» Instruction: In the data that follows, count each line holding the string "this"; answer with the number only.

## Start

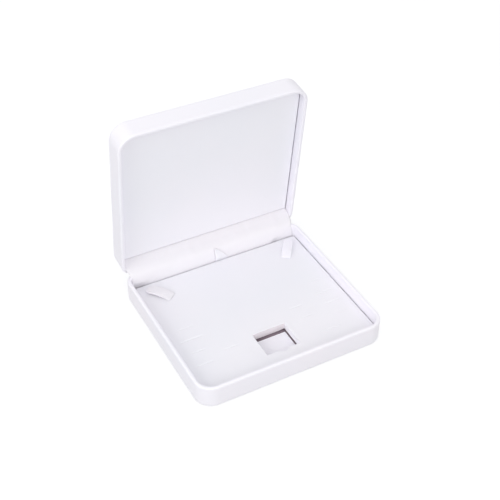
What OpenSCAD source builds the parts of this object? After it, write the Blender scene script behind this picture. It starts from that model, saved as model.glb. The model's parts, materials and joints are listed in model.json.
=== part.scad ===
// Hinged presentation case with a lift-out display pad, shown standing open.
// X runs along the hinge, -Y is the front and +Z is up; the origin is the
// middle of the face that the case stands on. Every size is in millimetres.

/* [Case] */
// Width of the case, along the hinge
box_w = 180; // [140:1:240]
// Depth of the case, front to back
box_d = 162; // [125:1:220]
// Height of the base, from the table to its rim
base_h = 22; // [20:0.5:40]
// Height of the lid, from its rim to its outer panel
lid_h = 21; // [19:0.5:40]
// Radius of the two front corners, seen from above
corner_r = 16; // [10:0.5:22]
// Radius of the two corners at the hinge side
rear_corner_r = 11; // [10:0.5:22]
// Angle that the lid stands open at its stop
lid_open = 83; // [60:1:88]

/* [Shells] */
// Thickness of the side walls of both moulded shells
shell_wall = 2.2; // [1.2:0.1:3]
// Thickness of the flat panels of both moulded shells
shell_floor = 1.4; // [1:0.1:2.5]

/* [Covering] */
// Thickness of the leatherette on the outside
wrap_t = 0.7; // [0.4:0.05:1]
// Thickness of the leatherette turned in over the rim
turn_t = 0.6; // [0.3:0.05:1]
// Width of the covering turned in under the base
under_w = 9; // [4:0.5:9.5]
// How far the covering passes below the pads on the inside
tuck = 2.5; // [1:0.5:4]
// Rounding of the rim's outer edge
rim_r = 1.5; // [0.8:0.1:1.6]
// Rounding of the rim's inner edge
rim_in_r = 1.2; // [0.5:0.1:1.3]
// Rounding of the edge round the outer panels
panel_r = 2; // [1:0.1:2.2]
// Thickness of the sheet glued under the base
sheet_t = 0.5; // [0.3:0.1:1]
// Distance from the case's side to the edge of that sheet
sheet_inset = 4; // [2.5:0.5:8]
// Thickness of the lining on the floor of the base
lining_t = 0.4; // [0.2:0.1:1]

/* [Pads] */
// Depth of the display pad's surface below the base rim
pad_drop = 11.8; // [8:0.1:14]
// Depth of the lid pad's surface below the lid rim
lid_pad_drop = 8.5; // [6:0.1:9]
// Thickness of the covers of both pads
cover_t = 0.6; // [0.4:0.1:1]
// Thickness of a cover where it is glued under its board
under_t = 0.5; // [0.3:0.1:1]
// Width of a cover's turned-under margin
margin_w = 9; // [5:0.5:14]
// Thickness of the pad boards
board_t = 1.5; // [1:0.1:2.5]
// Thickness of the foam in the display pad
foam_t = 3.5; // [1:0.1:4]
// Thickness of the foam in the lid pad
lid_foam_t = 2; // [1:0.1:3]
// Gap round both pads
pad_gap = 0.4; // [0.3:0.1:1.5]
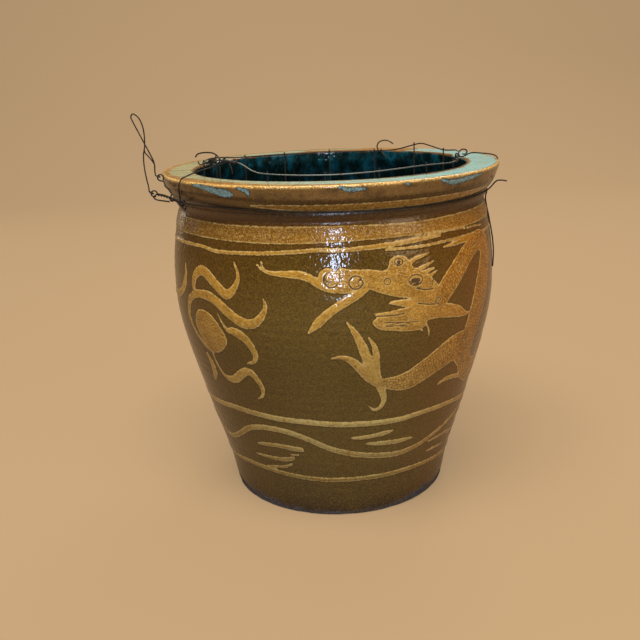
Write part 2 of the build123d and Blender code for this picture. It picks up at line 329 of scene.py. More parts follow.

## End

» Output of the task: 2